The writer of Acts of the Apostles was also the author of Gospel According
to Luke (Acts 1:4 cf. Lk. 1:1-3). He was a fellow-laborer and beloved
companion of Paul at certain times of his journeys. His name is recorded
only three times in the New Testament (Colossians 4:14; Philemon 24;
2 Timothy 4:11). Of Paul's companions, only Luke and Titus are not
named in Acts. Luke was a Greek, traditionally from Antioch, but
possibly from Trôahs where he first joined Paul (Acts 16:10) and possibly
brother of Titus (2 Cor. 8:18,19 cf. 12:18). He is the only Gentile
writer of the New Testament Books
Internal evidence to Luke's authorship of Acts is dependent upon the
"we" passages as revealed in the change from third personal pronoun
"they" to first personal pronoun "we" (Acts 16:10-17; 20:5-21:18;
27:1-28:16). Additionally there is similarity of language in both books
including precise medical language. The writer must have been a
companion of Paul. Only Luke of all Paul's companions had medical
knowledge (Col. 4:14).
External evidence External evidence comes from the writings of the "church fathers"

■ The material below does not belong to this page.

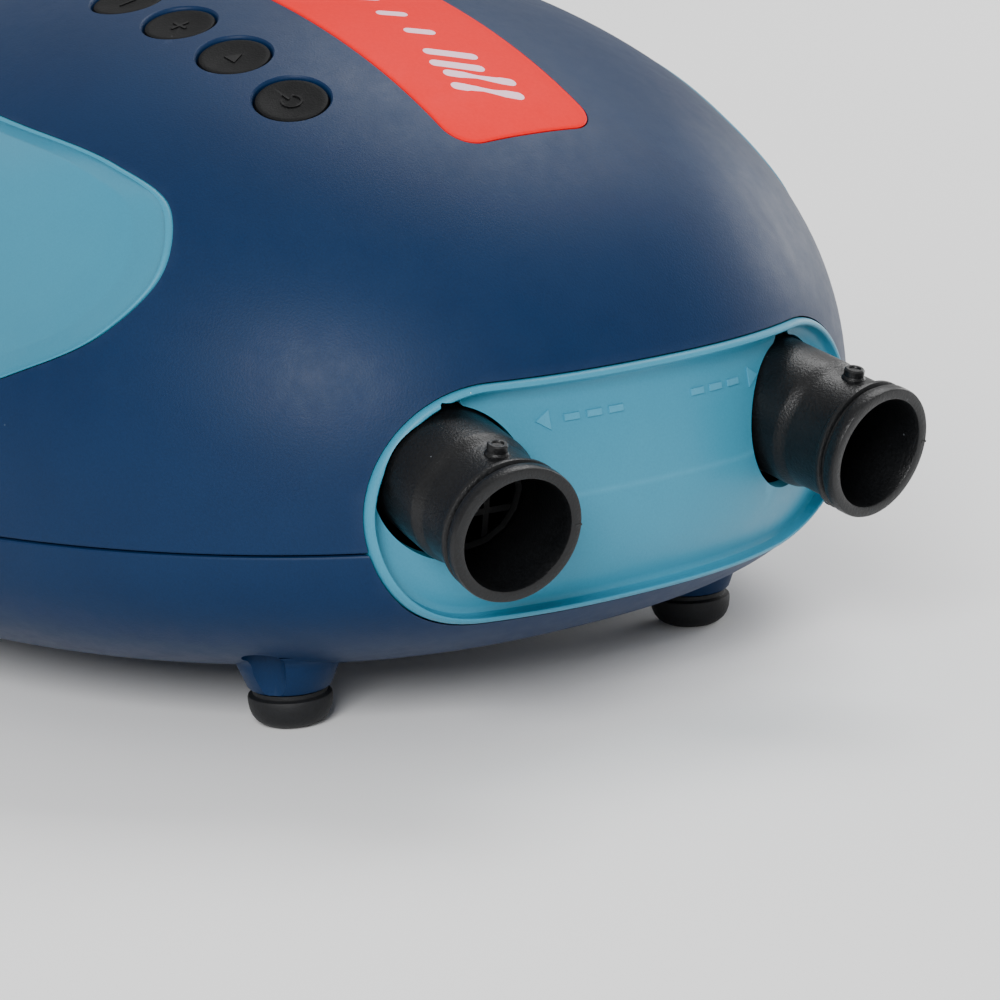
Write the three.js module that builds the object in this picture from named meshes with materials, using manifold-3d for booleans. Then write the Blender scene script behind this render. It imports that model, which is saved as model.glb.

(patristic tradition of the early church). Irenaeus (A.D. 98-195) wrote,
"Simon the Samaritan was that magician of whom Luke, the disciple
and follower of the Apostles says . . . (Acts 8:9-11)" (A.D. 170).
The Muratorian Canon (A.D. 160-200): "Moreover the Acts of all the
Apostles are included in one book. Luke addressed them to the most
excellent Theophilus, because several events took place when he was
present; and he makes this plain by the omission of the passion of
Peter and the journey of Paul when he left Rome for Spain." Clement
of Alexandria (A.D. c. 153-217) wrote and taught in Egypt, "As Luke
in the Acts of the Apostles relates that Paul said, Men of Athens, . . .'
(17:22)." There is no contradictory evidence found in the early church.
All that evidence points to acceptance of Luke as the writer of Acts.
Dating of Acts is after the writing of Luke (Acts 1:1 cf. Lk. 1:1)
and after Paul's first imprisonment in Rome (April A.D. 62-64) and
prior to five histor- ical events which are not mentioned in the book
of Acts: (1) the Jewish re- bellion of A.D. 66; (2) the burning of
Rome and the first Imperial persecution (A.D. 64-66); (3) the martyrdom
of Peter in A.D. 67; (4) the martyrdom of Paul in A.D. 68; and (5)
particularly the destruction of Jerusalem in A.D. 70.
The purpose of Luke is to give historical account of the acts which
Jesus continued to do by His Holy Spirit in and through the Apostles
after He was taken up to Heaven (1:1-5) and to show, through Peter
and Paul, the progress of the Gospel from Jerusalem to Rome.
Acts is characterized by: prayer, primitive theology, and transition
between: the Gospels and the Epistles, Law and Grace, and Israel
and the Church. It is a supplement to the Gospels and explains the
Church, the promise of the Holy Spirit, and the Great Commission.
The Book may be outlined as follows:
I. Witnessing in Jerusalem (1:1-7:60).
II. Witnessing in Judea, Samaria, and Provinces (8:1-12:25).
III. Witnessing in uttermost parts of the Earth (13:1-28:31).